İslam dini, aziz milletimizin en kıymetli müştereği, en vazgeçilmez değeridir. Dinle problemi olanların Diyanetle de problemi olduğunu biliyoruz. Hâlbuki dini, diyaneti, dindarları hayatın dışına çıkarmak isteyenlerin kaderi binlerce yıldır hiç değişmemiştir. Kendileri hayatın dışına itilmekten kurtulamamışlardır.
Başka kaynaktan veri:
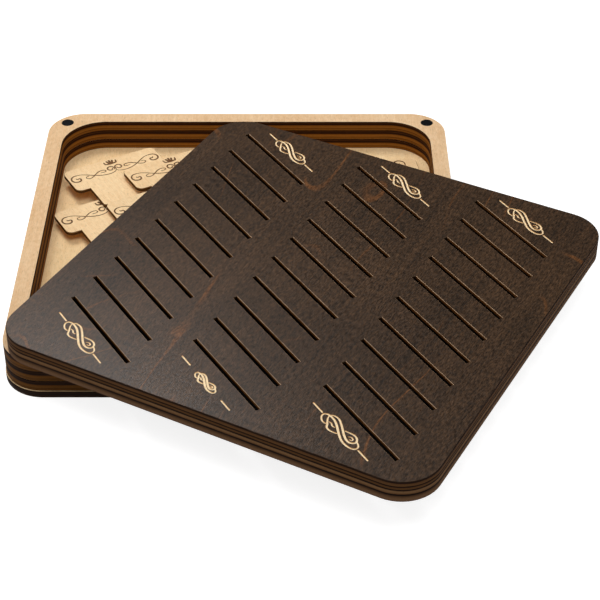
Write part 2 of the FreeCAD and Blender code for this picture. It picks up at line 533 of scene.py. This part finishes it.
# Colours of cut walls from the underside, 0, to the upper face, 1
BOARD_PLIES = (
    (0.0, srgb(70, 48, 34)), (0.08, srgb(104, 77, 56)), (0.19, srgb(98, 71, 48)), (0.26, srgb(78, 54, 34)),
    (0.31, srgb(54, 34, 19)), (0.335, srgb(14, 7, 3)), (0.375, srgb(16, 8, 4)), (0.4, srgb(84, 56, 33)),
    (0.44, srgb(104, 74, 46)), (0.51, srgb(114, 84, 56)), (0.55, srgb(88, 61, 38)), (0.57, srgb(12, 6, 3)),
    (0.615, srgb(14, 7, 3)), (0.63, srgb(74, 48, 24)), (0.7, srgb(82, 53, 26)), (0.735, srgb(26, 13, 5)),
    (0.77, srgb(28, 15, 5)), (0.8, srgb(90, 60, 32)), (0.9, srgb(80, 52, 28)), (0.93, srgb(34, 18, 7)),
    (0.97, srgb(26, 14, 7)), (1.0, srgb(60, 45, 34)),
)
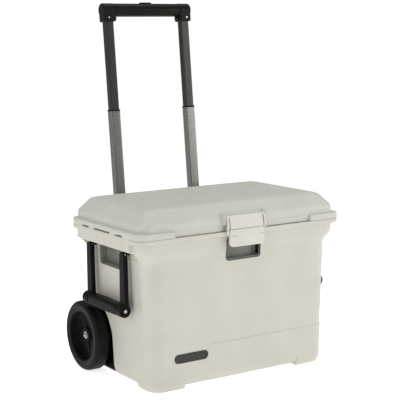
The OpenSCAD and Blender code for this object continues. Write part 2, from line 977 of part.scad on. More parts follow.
module tube_collar(side) {
    in_frame() color(cap_colour) on_mast() difference() {
        leg_box(side * leg_x, low_tube_w + 1.6, low_tube_d + 1.6, low_tube_top, low_tube_top + collar_h);
        leg_box(side * leg_x, up_tube_w + 0.5, up_tube_d + 0.5, low_tube_top - 1, low_tube_top + collar_h + 1);
    }
}

module upper_tube(side) {
    in_frame() color(tube_colour) on_mast()
        leg_tube(side * leg_x, up_tube_w, up_tube_d, tube_t, up_tube_top - up_tube_len, up_tube_top);
}

module left_socket() {
    socket(-1);
}

module right_socket() {
    socket(1);
}

module left_lower_tube() {
    lower_tube(-1);
}

module right_lower_tube() {
    lower_tube(1);
}

module left_tube_collar() {
    tube_collar(-1);
}

module right_tube_collar() {
    tube_collar(1);
}

module left_upper_tube() {
    upper_tube(-1);
}

module right_upper_tube() {
    upper_tube(1);
}

module pull_grip() {
    bar_half = leg_x - cap_w / 2;
    in_frame() color(cap_colour) on_mast() difference() {
        cross_rod(bar_r, -bar_half, bar_half, 0, bar_s);
        cross_rod(bar_r - bar_wall, -bar_half - 1, bar_half + 1, 0, bar_s);
        translate([-button_len / 2, -button_w / 2, bar_s]) cube([button_len, button_w, bar_r + 5]);
    }
}

module end_cap(side) {
    in_frame() color(cap_colour) on_mast() on_side(side) difference() {
        union() {
            cross_rod(bar_r + cap_proud, leg_x - cap_w / 2, leg_x + cap_w / 2, 0, bar_s);
            leg_box(leg_x, cap_w - 1, cap_d, cap_low_s, bar_s);
            translate([leg_x - cap_w / 2 - cap_tab, -7, cap_low_s + 4]) cube([cap_tab + 1, 14, 9]);
        }
        leg_box(leg_x, up_tube_w, up_tube_d, cap_low_s - 1, up_tube_top);
        cap_screw(cap_d / 2 + 1);
    }
}

// A screw through the front of an end cap, up to depth y1 outside the tube's middle
module cap_screw(y1) {
    long_rod(2.5, -y1, -up_tube_d / 2, leg_x + 4, cap_low_s + 11);
}

module left_end_cap() {
    end_cap(-1);
}

module right_end_cap() {
    end_cap(1);
}

module end_cap_screws() {
    in_frame() color(steel_colour) on_mast() both_sides() cap_screw(cap_d / 2 - 0.6);
}

module release_button() {
    in_frame() color(handle_colour) on_mast()
        translate([-button_len / 2 + move_gap, -button_w / 2 + move_gap, bar_s + bar_r - bar_wall - 1])
            cube([button_len - 2 * move_gap, button_w - 2 * move_gap, bar_wall + 1 + button_travel]);
}

// ---------- wheels ----------

// The black lining of a wheel well, which carries the stub axle
module carrier(side) {
    in_frame() color(tyre_colour) on_side(side) difference() {
        intersection() {
            well_half(0);
            body_form(0);
        }
        intersection() {
            well_half(-liner_band_t);
            translate([well_x + carrier_t, 0, -10]) cube([200, 500, 500]);
        }
        axle_rod(axle_r, axle_in, axle_out);
    }
}

// Outline of the tyre: distance from the axle against place across the wheel
function tyre_outline() = [
    [tyre_in_r, -wheel_w / 2 + 3],
    [tyre_in_r + 5, -wheel_w / 2],
    for (a = [-90 : 15 : 0]) [wheel_r - tyre_round + tyre_round * cos(a),
        -wheel_w / 2 + tyre_round + tyre_round * sin(a)],
    for (a = [0 : 15 : 90]) [wheel_r - tyre_round + tyre_round * cos(a),
        wheel_w / 2 - tyre_round + tyre_round * sin(a)],
    [tyre_in_r + 5, wheel_w / 2],
    [tyre_in_r, wheel_w / 2 - 3]
];

// Outline of the hub: a dished disc with a boss round the axle
function hub_outline() = [
    [axle_r + pin_gap, -wheel_w / 2 + 1],
    [hub_r, -wheel_w / 2 + 1],
    [hub_r + 2, -5],
    [tyre_in_r - 8, -5],
    [tyre_in_r - 5, -wheel_w / 2 + 3],
    [tyre_in_r, -wheel_w / 2 + 3],
    [tyre_in_r, wheel_w / 2 - 3],
    [tyre_in_r - 5, wheel_w / 2 - 3],
    [tyre_in_r - 9, 3],
    [hub_r + 4, 0],
    [hub_r, boss_out],
    [axle_r + pin_gap, boss_out]
];

// Puts a wheel outline, which spins about Z, on the axle of one side
module on_axle(side) {
    in_frame() on_side(side)
        translate([wheel_out - wheel_w / 2, axle_y, wheel_r])
            rotate([0, 90, 0]) rotate_extrude() children();
}

module left_tyre() {
    color(tyre_colour) on_axle(-1) polygon(tyre_outline());
}

module right_tyre() {
    color(tyre_colour) on_axle(1) polygon(tyre_outline());
}

module left_hub() {
    color(tyre_colour) on_axle(-1) polygon(hub_outline());
}

module right_hub() {
    color(tyre_colour) on_axle(1) polygon(hub_outline());
}

module stub_axle(side) {
    in_frame() color(steel_colour) on_side(side) axle_rod(axle_r, axle_in, nut_out - nut_t / 2);
}

module axle_cap(side) {
    in_frame() color(steel_colour) on_side(side) difference() {
        axle_rod(axle_r + 4, nut_out - nut_t, nut_out);
        axle_rod(axle_r, axle_in, nut_out - nut_t / 2);
    }
}

module left_carrier() {
    carrier(-1);
}

module right_carrier() {
    carrier(1);
}

module left_axle() {
    stub_axle(-1);
}

module right_axle() {
    stub_axle(1);
}

module left_axle_cap() {
    axle_cap(-1);
}

module right_axle_cap() {
    axle_cap(1);
}

// ---------- drain ----------

module drain_fitting() {
    in_frame() color(cap_colour) difference() {
        union() {
            drain_rod(drain_r + drain_wall, drain_in, drain_out);
            difference() {
                drain_rod(drain_r + drain_wall + 5, drain_out - 17, drain_out - 3);
                body_form(0);
            }
        }
        cavity_form(0, seam_z);
        drain_rod(drain_r, drain_in - 10, drain_out + 50);
    }
}

module drain_cap() {
    in_frame() color(cap_colour) {
        drain_rod(drain_r + drain_wall + 3, drain_out + move_gap, drain_out + 10);
        drain_rod(drain_r - 0.5, drain_out - 8, drain_out + move_gap + 1);
    }
}

outer_shell();
body_foam();
inner_liner();
front_recess();
left_recess();
right_recess();
left_foot();
right_foot();
name_plate();
lid_shell();
lid_foam();
lid_inner_panel();
lid_gasket();
hinge_brackets();
hinge_pins();
latch_link();
latch_lever();
latch_top_pin();
latch_middle_pin();
latch_mount();
left_pivot_lugs();
left_pivot_pins();
left_front_arm();
left_rear_arm();
left_grip();
left_grip_screws();
right_pivot_lugs();
right_pivot_pins();
right_front_arm();
right_rear_arm();
right_grip();
right_grip_screws();
mast_housing();
left_socket();
right_socket();
left_lower_tube();
right_lower_tube();
left_tube_collar();
right_tube_collar();
left_upper_tube();
right_upper_tube();
pull_grip();
left_end_cap();
right_end_cap();
end_cap_screws();
release_button();
left_carrier();
left_axle();
left_tyre();
left_hub();
left_axle_cap();
right_carrier();
right_axle();
right_tyre();
right_hub();
right_axle_cap();
drain_fitting();
drain_cap();
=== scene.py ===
import math

import bmesh
import bpy
from mathutils import Matrix, Vector


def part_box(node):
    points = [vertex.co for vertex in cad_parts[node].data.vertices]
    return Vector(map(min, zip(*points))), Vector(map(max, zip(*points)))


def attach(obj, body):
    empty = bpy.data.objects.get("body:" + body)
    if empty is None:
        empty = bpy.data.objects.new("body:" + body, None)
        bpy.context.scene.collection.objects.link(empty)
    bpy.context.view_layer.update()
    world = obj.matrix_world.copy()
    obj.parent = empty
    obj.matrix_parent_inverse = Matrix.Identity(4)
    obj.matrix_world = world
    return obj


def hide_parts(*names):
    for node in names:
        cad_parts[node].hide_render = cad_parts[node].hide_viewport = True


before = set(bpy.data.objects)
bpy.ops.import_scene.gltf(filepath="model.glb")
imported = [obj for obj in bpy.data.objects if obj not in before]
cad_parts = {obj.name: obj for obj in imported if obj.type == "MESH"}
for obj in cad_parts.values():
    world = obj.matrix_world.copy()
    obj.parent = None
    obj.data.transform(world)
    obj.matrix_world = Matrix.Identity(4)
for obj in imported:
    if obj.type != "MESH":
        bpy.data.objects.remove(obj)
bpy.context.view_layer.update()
scene = bpy.context.scene

# Shapes are drawn in millimetres about the middle of the cooler's body, as the CAD draws them.
MM = 0.001
FLANGE_AHEAD = 8
shell_low, shell_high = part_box("outer_shell")
MIDDLE_Y = (shell_low[1] + shell_high[1] + FLANGE_AHEAD * MM) / 2

LEAN = math.radians(5.4)
MAST_Y = 215
LEG_X = 126
BAR_S = 985
WHEEL_R = 96
WHEEL_Y = 131
WELL_R = 104
GRIP_X = 314
GRIP_Z = 211


# ---------- shapes ----------

def solid(name, points, faces):
    """A closed mesh from points in millimetres about the body's middle."""
    mesh = bpy.data.meshes.new(name)
    mesh.from_pydata([(x * MM, y * MM + MIDDLE_Y, z * MM) for x, y, z in points], [], faces)
    work = bmesh.new()
    work.from_mesh(mesh)
    bmesh.ops.remove_doubles(work, verts=work.verts, dist=0.002 * MM)
    bmesh.ops.recalc_face_normals(work, faces=work.faces)
    work.to_mesh(mesh)
    work.free()
    made = bpy.data.objects.new(name, mesh)
    scene.collection.objects.link(made)
    return made


def settle(made):
    """Turns an object's modifiers into plain mesh."""
    bpy.context.view_layer.update()
    graph = bpy.context.evaluated_depsgraph_get()
    mesh = bpy.data.meshes.new_from_object(made.evaluated_get(graph))
    made.modifiers.clear()
    made.data = mesh
    return made


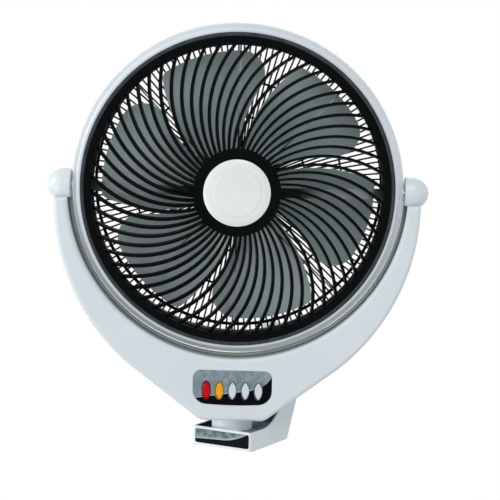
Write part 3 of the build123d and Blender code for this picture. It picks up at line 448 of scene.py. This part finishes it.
# %% The tray and its painted shade
tray_low, tray_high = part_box("tray_liner")
tray_side_skin = 0.0026         # metres, the side walls and a little more
tray_scale = 120.0
# Both tones are painted shade: black where the tray lies in deep shade, a shaded blue grey to the right.
tray_painted_shade = (0.008, 0.01, 0.012)
tray_shaded_tones = ((0.1, 0.16, 0.18), (0.2, 0.29, 0.32))


def tray_finish():
    finish = new_finish("tray with painted shade in black and blue grey", (0.24, 0.36, 0.4), 0.6, Specular_IOR_Level=0.0)
    x, _, _ = split_axes(finish, object_place(finish))
    # The right half, off its wall, gets the lighter painted shade; the rest gets the black.
    past_middle = math_node(finish, "GREATER_THAN", x, (tray_low.x + tray_high.x) / 2)
    off_wall = math_node(finish, "LESS_THAN", x, tray_high.x - tray_side_skin)
    lighter_shade_mask = math_node(finish, "MULTIPLY", past_middle, off_wall)
    light = flecked_tones(finish, tray_shaded_tones, tray_scale)
    into_shader(finish, mix_colours(finish, lighter_shade_mask, tray_painted_shade, light), "Base Color")
    grain_bump(finish)
    return finish


tray_plastic = tray_finish()
print("tray from x", round(tray_low.x, 4), "to", round(tray_high.x, 4))

# %% The spider and its painted shade
spider_hub_shade = (0.014, 0.016, 0.017)
spider_light = (0.38, 0.43, 0.435)
spider_rim_shade = (0.05, 0.055, 0.06)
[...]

Netice olarak biz biliyoruz ki; ‘Onlar istemeseler de Allah nurunu tamamlayacaktır.’
Bu duygu ve düşüncelerle; Yüce Allah’ın Kur’an’da Müslümanlara bir sorumluluk olarak yüklediği, iyiliği yaymak ve kötülükten uzaklaştırmak görevini ifa ederken, mihrapları imamsız, minberleri hatipsiz ve minareleri ezansız bırakmayan, Sayın Diyanet İşleri Başkanımızdan, müftü, vaiz, imam, müezzin, Kur’an Kursu Öğreticisi, bu arada vekil imam ve fahri Kur’an Kursu Öğreticilerinin kadro taleplerinin biran önce karşılanması temennisi ile Diyanet Teşkilatımızın bütün kademelerinde fedakârca görev yapan, din gönüllülerine şükranlarımı sunuyorum.
2023 yılı bütçemizin hayırlı hizmetlere vesile olmasını diliyor, Gazi Meclisimizi ve Aziz Milletimizi saygıyla selamlıyorum.”